The nature of the video medium itself, and the contexts it has become known in and developed through, have clearly informed the working process throughout this project. In addition to the problematic nature of a project with this broad a base, and the complex level of a collaboration needed from the various sectors involved, this project also points to the place where work of this kind can be most successful. lt delineates what the possibilities of that success are and focuses attention on an area into which video, because of its broad base, has the potential to move. lt is exactly its placement within divergent interests and applications that initiated the Rio project and motivated the artist to become involved in a situation where the possibilities of production, in terms of costs and in terms of placement within a different kind of space (not television, not exhibition space, but a placement that could call on video's applications in these spaces), were available.

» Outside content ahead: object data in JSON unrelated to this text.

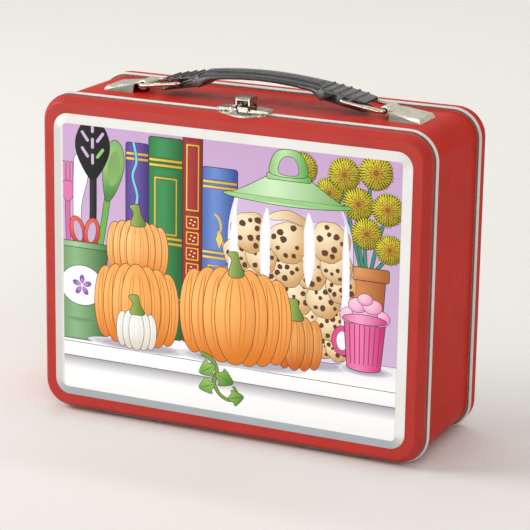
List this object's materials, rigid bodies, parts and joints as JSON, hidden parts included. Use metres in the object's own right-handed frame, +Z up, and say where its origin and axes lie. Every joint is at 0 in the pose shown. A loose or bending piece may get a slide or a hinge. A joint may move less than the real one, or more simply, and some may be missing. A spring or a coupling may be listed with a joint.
{
  "type": "lunch box",
  "caption": "Stamped-metal lunch box: shallow front cover hinged at the bottom, snap latch on top, and a ribbed arched handle on swinging wire links.",
  "frame": {"origin": "on the ground below the middle of the box", "axes": "+X across the width to the right as seen from the front, +Y to the back through the depth, +Z up"},
  "size_m": [0.197, 0.0732, 0.1679],
  "materials": {
    "red_paint": "satin baked enamel",
    "cream_paint": "gloss enamel",
    "white_paint": "gloss enamel",
    "print": "coated printed sheet",
    "nickel": "dull nickel plate",
    "steel": "plain steel",
    "grip": "moulded, slightly glossy"
  },
  "bodies": {
    "box": {"body_band": "red_paint", "front_bead": "cream_paint", "rear_bead": "cream_paint", "rear_shell": "red_paint", "rear_panel": "white_paint", "body_knuckles": "steel", "hinge_pins": "steel", "left_bracket": "nickel", "right_bracket": "nickel", "latch_strike": "nickel", "strike_rivets": "nickel"},
    "cover": {"front_cover": "red_paint", "front_panel": "white_paint", "front_print": "print", "cover_knuckles": "steel", "latch_base": "nickel", "latch_pin": "steel", "latch_spring": "steel", "latch_rivets": "nickel"},
    "lever": {"latch_lever": "nickel"},
    "grip": {"handle_grip": "grip"},
    "left_link": {"left_link": "nickel"},
    "right_link": {"right_link": "nickel"}
  },
  "joints": [
    {"name": "cover_hinge", "type": "hinge", "parent": "box", "child": "cover", "pos_m": [0, -0.027, 0.0012], "axis": [1, 0, 0], "range_deg": [0, 140], "deforming": ["latch_spring"]},
    {"name": "lever_press", "type": "hinge", "parent": "cover", "child": "lever", "pos_m": [0.0047, -0.0253, 0.1577], "axis": [1, 0, 0], "range_deg": [0, 35], "deforming": ["latch_spring"]},
    {"name": "handle_lift", "type": "slide", "parent": "box", "child": "grip", "axis": [0, 0, 1], "range_m": [0, 0.009]},
    {"name": "left_link_swing", "type": "hinge", "parent": "box", "child": "left_link", "pos_m": [-0.0588, 0, 0.1561], "axis": [0, 1, 0], "range_deg": [-28, 0]},
    {"name": "right_link_swing", "type": "hinge", "parent": "box", "child": "right_link", "pos_m": [0.0636, 0, 0.1561], "axis": [0, 1, 0], "range_deg": [0, 28]}
  ],
  "couplings": [
    {"joint": "left_link_swing", "follows": "handle_lift", "rad_per_m": -52.618},
    {"joint": "right_link_swing", "follows": "handle_lift", "rad_per_m": 52.618}
  ]
}
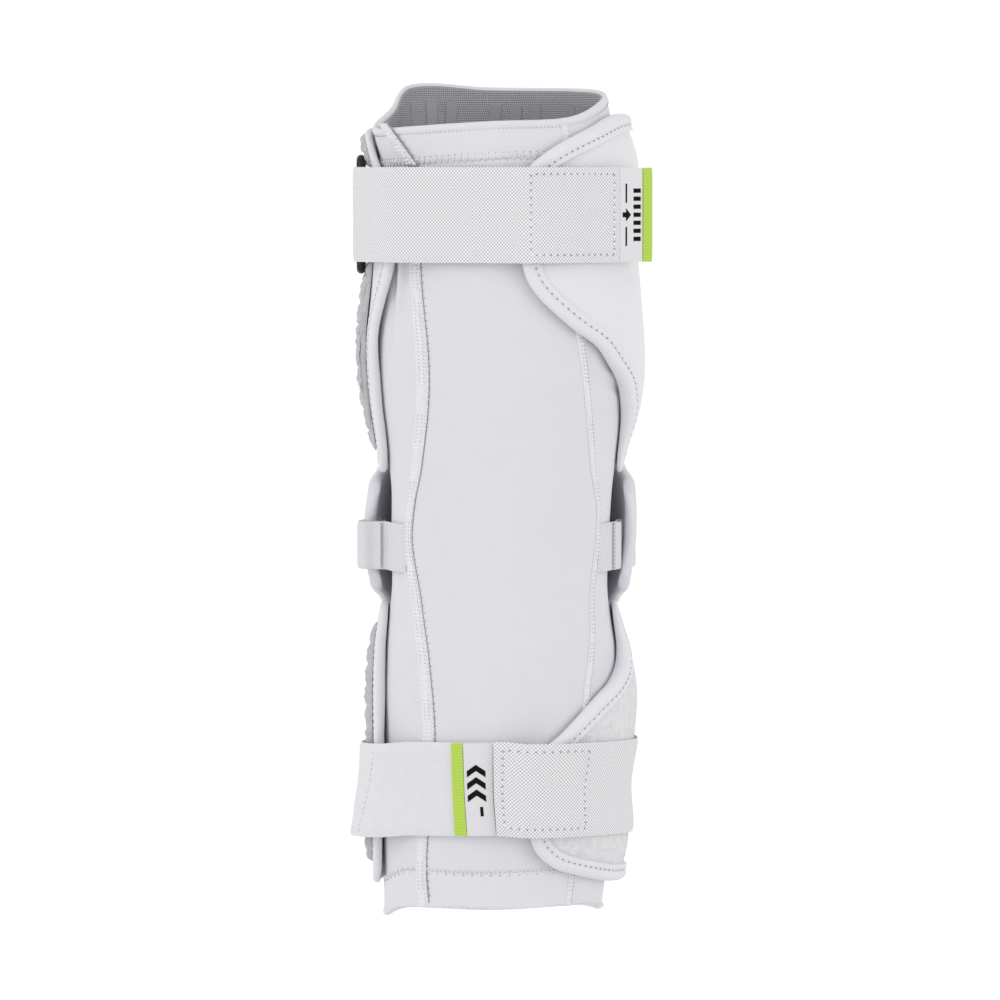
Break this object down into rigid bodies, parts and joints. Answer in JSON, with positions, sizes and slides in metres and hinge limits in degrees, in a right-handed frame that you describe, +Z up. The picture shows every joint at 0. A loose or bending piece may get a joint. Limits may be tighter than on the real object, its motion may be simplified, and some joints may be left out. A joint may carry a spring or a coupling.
{
  "type": "lacrosse arm pad",
  "caption": "Left-arm lacrosse pad: stretch sleeve with padded upper-arm and forearm guards, a domed elbow cap on elastic, ribbed foam panels and hook-and-loop straps.",
  "frame": {"origin": "The middle of the arm at the elbow, which is the mount named arm.", "axes": "+Z runs up the arm from the wrist to the shoulder, +Y to the outer side with the elbow cap, +X to the right seen from the inner side, where the upper strap's pull tab is."},
  "size_m": [0.1227, 0.1047, 0.3376],
  "materials": {
    "jersey": "fine stretch jersey, matt",
    "cuff_jersey": "folded stretch jersey with a zigzag stitch line",
    "lining_mesh": "grey knitted mesh with rubbery grip marks",
    "seam_thread": "flatlock stitching",
    "guard_cloth": "smooth cloth laminated to foam padding",
    "loop_cloth": "short loop pile laminated to foam padding",
    "binding_cloth": "rolled stretch binding, one row of stitches",
    "foam_cloth": "wrinkled grey mesh cloth over ribbed foam",
    "elastic": "knitted elastic webbing",
    "cap_elastic": "narrow plain elastic",
    "hook_tape": "hook tape",
    "pile_tape": "brushed loop tape",
    "satin_label": "satin ribbon, blank but for plain marks",
    "green_ribbon": "bright green ribbon",
    "cap_shell": "moulded, satin",
    "ring_plastic": "black, glossy"
  },
  "bodies": {
    "root": {"sleeve": "jersey", "top_cuff": "cuff_jersey", "bottom_cuff": "cuff_jersey", "grip_lining": "lining_mesh", "left_seam": "seam_thread", "right_seam": "seam_thread", "rim_seam": "seam_thread", "upper_guard": "guard_cloth", "upper_binding": "binding_cloth", "forearm_guard": "loop_cloth", "forearm_binding": "binding_cloth", "upper_foam": "foam_cloth", "upper_side_foam": "foam_cloth", "upper_rim_foam": "foam_cloth", "forearm_foam": "foam_cloth", "elbow_cap": "cap_shell", "ring": "ring_plastic", "ring_keeper": "elastic", "upper_strap": "elastic", "upper_strap_hook": "hook_tape", "upper_strap_label": "satin_label", "upper_strap_pull": "green_ribbon", "lower_strap": "elastic", "lower_strap_hook": "hook_tape", "lower_strap_pile": "pile_tape", "lower_strap_label": "satin_label", "lower_strap_stripe": "green_ribbon", "left_cap_strap": "cap_elastic", "right_cap_strap": "cap_elastic"}
  },
  "joints": []
}
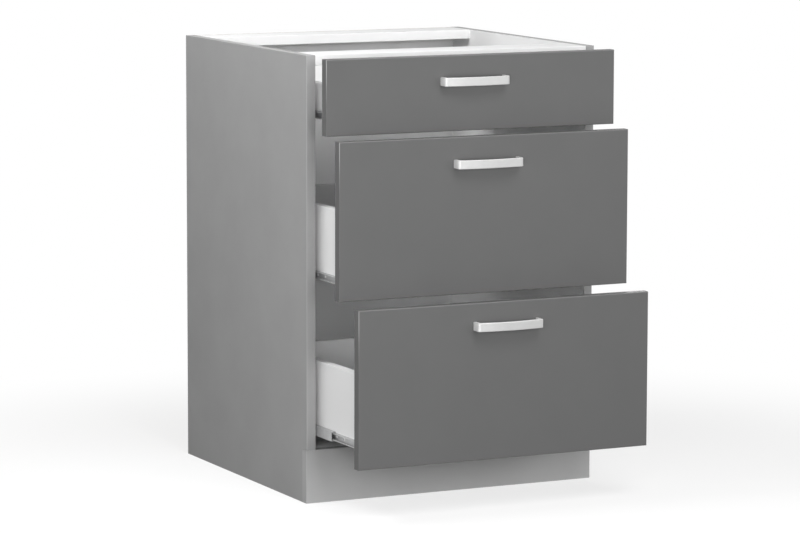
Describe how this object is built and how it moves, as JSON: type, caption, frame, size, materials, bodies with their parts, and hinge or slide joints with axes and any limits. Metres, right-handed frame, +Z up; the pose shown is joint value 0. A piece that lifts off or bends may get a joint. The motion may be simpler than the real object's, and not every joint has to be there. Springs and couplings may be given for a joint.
{
  "type": "kitchen base cabinet with drawers",
  "caption": "Kitchen base cabinet without worktop: grey sides and plinth, dark-grey drawer fronts with bow handles, white drawer boxes on full-extension ball-bearing slides.",
  "frame": {"origin": "middle of the plinth board's underside, on the floor", "axes": "+X to the cabinet's right seen from the front, +Y from the front to the back, +Z up; the drawers open towards -Y"},
  "size_m": [0.6, 0.815, 0.834],
  "materials": {
    "side_board": "mid-grey melamine outside and on the front edges, white melamine inside, fine orange-peel grain",
    "white_board": "white melamine-faced chipboard, fine orange-peel grain",
    "plinth_foil": "mid-grey foiled plinth board, satin",
    "front_foil": "dark-grey satin foil over rounded fibreboard edges",
    "back_sheet": "thin white-lacquered fibreboard",
    "handle_metal": "satin nickel-plated die-cast",
    "slide_steel": "bright zinc-plated rolled steel",
    "cage_steel": "thin steel ball cages with polished balls",
    "fitting_zinc": "zinc die-cast and plated steel",
    "beech": "fluted beech dowel"
  },
  "bodies": {
    "carcass": {"left_side_panel": "side_board", "right_side_panel": "side_board", "bottom_panel": "white_board", "back_panel": "back_sheet", "front_top_rail": "white_board", "rear_top_rail": "white_board", "plinth_board": "plinth_foil", "carcass_cam_fittings": "fitting_zinc", "carcass_dowels": "beech", "cabinet_slide_screws": "fitting_zinc", "top_slide_outer_left": "slide_steel", "top_slide_outer_right": "slide_steel", "middle_slide_outer_left": "slide_steel", "middle_slide_outer_right": "slide_steel", "bottom_slide_outer_left": "slide_steel", "bottom_slide_outer_right": "slide_steel"},
    "top_drawer": {"top_drawer_front": "front_foil", "top_drawer_handle": "handle_metal", "top_handle_screws": "fitting_zinc", "top_drawer_left_side": "white_board", "top_drawer_right_side": "white_board", "top_drawer_back": "white_board", "top_drawer_floor": "white_board", "top_drawer_fixings": "fitting_zinc", "top_slide_inner_left": "slide_steel", "top_slide_inner_right": "slide_steel"},
    "top_slide_middles": {"top_slide_middle_left": "slide_steel", "top_slide_middle_right": "slide_steel"},
    "top_outer_cages": {"top_slide_outer_cages": "cage_steel"},
    "top_inner_cages": {"top_slide_inner_cages": "cage_steel"},
    "middle_drawer": {"middle_drawer_front": "front_foil", "middle_drawer_handle": "handle_metal", "middle_handle_screws": "fitting_zinc", "middle_drawer_left_side": "white_board", "middle_drawer_right_side": "white_board", "middle_drawer_back": "white_board", "middle_drawer_floor": "white_board", "middle_drawer_fixings": "fitting_zinc", "middle_slide_inner_left": "slide_steel", "middle_slide_inner_right": "slide_steel"},
    "middle_slide_middles": {"middle_slide_middle_left": "slide_steel", "middle_slide_middle_right": "slide_steel"},
    "middle_outer_cages": {"middle_slide_outer_cages": "cage_steel"},
    "middle_inner_cages": {"middle_slide_inner_cages": "cage_steel"},
    "bottom_drawer": {"bottom_drawer_front": "front_foil", "bottom_drawer_handle": "handle_metal", "bottom_handle_screws": "fitting_zinc", "bottom_drawer_left_side": "white_board", "bottom_drawer_right_side": "white_board", "bottom_drawer_back": "white_board", "bottom_drawer_floor": "white_board", "bottom_drawer_fixings": "fitting_zinc", "bottom_slide_inner_left": "slide_steel", "bottom_slide_inner_right": "slide_steel"},
    "bottom_slide_middles": {"bottom_slide_middle_left": "slide_steel", "bottom_slide_middle_right": "slide_steel"},
    "bottom_outer_cages": {"bottom_slide_outer_cages": "cage_steel"},
    "bottom_inner_cages": {"bottom_slide_inner_cages": "cage_steel"}
  },
  "joints": [
    {"name": "top_drawer_slide", "type": "slide", "parent": "carcass", "child": "top_drawer", "axis": [0, -1, 0], "range_m": [-0.062, 0.368]},
    {"name": "top_slide_middles_slide", "type": "slide", "parent": "carcass", "child": "top_slide_middles", "axis": [0, -1, 0], "range_m": [-0.031, 0.184]},
    {"name": "top_outer_cages_roll", "type": "slide", "parent": "carcass", "child": "top_outer_cages", "axis": [0, -1, 0], "range_m": [-0.0155, 0.092]},
    {"name": "top_inner_cages_roll", "type": "slide", "parent": "carcass", "child": "top_inner_cages", "axis": [0, -1, 0], "range_m": [-0.0465, 0.276]},
    {"name": "middle_drawer_slide", "type": "slide", "parent": "carcass", "child": "middle_drawer", "axis": [0, -1, 0], "range_m": [-0.118, 0.312]},
    {"name": "middle_slide_middles_slide", "type": "slide", "parent": "carcass", "child": "middle_slide_middles", "axis": [0, -1, 0], "range_m": [-0.059, 0.156]},
    {"name": "middle_outer_cages_roll", "type": "slide", "parent": "carcass", "child": "middle_outer_cages", "axis": [0, -1, 0], "range_m": [-0.0295, 0.078]},
    {"name": "middle_inner_cages_roll", "type": "slide", "parent": "carcass", "child": "middle_inner_cages", "axis": [0, -1, 0], "range_m": [-0.0885, 0.234]},
    {"name": "bottom_drawer_slide", "type": "slide", "parent": "carcass", "child": "bottom_drawer", "axis": [0, -1, 0], "range_m": [-0.2, 0.23]},
    {"name": "bottom_slide_middles_slide", "type": "slide", "parent": "carcass", "child": "bottom_slide_middles", "axis": [0, -1, 0], "range_m": [-0.1, 0.115]},
    {"name": "bottom_outer_cages_roll", "type": "slide", "parent": "carcass", "child": "bottom_outer_cages", "axis": [0, -1, 0], "range_m": [-0.05, 0.0575]},
    {"name": "bottom_inner_cages_roll", "type": "slide", "parent": "carcass", "child": "bottom_inner_cages", "axis": [0, -1, 0], "range_m": [-0.15, 0.1725]}
  ],
  "couplings": [
    {"joint": "top_slide_middles_slide", "follows": "top_drawer_slide", "ratio": 0.5},
    {"joint": "top_outer_cages_roll", "follows": "top_drawer_slide", "ratio": 0.25},
    {"joint": "top_inner_cages_roll", "follows": "top_drawer_slide", "ratio": 0.75},
    {"joint": "middle_slide_middles_slide", "follows": "middle_drawer_slide", "ratio": 0.5},
    {"joint": "middle_outer_cages_roll", "follows": "middle_drawer_slide", "ratio": 0.25},
    {"joint": "middle_inner_cages_roll", "follows": "middle_drawer_slide", "ratio": 0.75},
    {"joint": "bottom_slide_middles_slide", "follows": "bottom_drawer_slide", "ratio": 0.5},
    {"joint": "bottom_outer_cages_roll", "follows": "bottom_drawer_slide", "ratio": 0.25},
    {"joint": "bottom_inner_cages_roll", "follows": "bottom_drawer_slide", "ratio": 0.75}
  ]
}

Because of the high costs of production, particularly if one chooses to address or employ the Most current visual language and technology of video, such projects would be virtually impossible without sponsorship of this kind. lt is also impossible to carry out projects of this scale without the creation of an extensive team which can handle the various phases of this type of production (the video disc, the wall, the interactive capacities, and the wall's relation and integration into the architecture of the plaza). In itself this produces a challenge to any singular definition within the arts of the artist. All of the roles must be seen very clearly as to how they interrelate and how none of them can exist within an isolated context.
However, it should be noted that the need still exists for such collaborations to include a fuller understanding of the needs, both creatively and financially, of the artist. Specifically, this implies an understanding of the position of an independent artist/producer and calls for the need of producers in the arts who are skilled and invested in the carrying through of the artwork; such a producer was, unfortunately, left out of the above mentioned chain of roles. With adequate representation a project such as this will be able to be more easily realized, rather than put into a situation where the «art» interests and the «commercial» interests become locked into an opposition that does not promote or foster the realization of increasingly interesting work.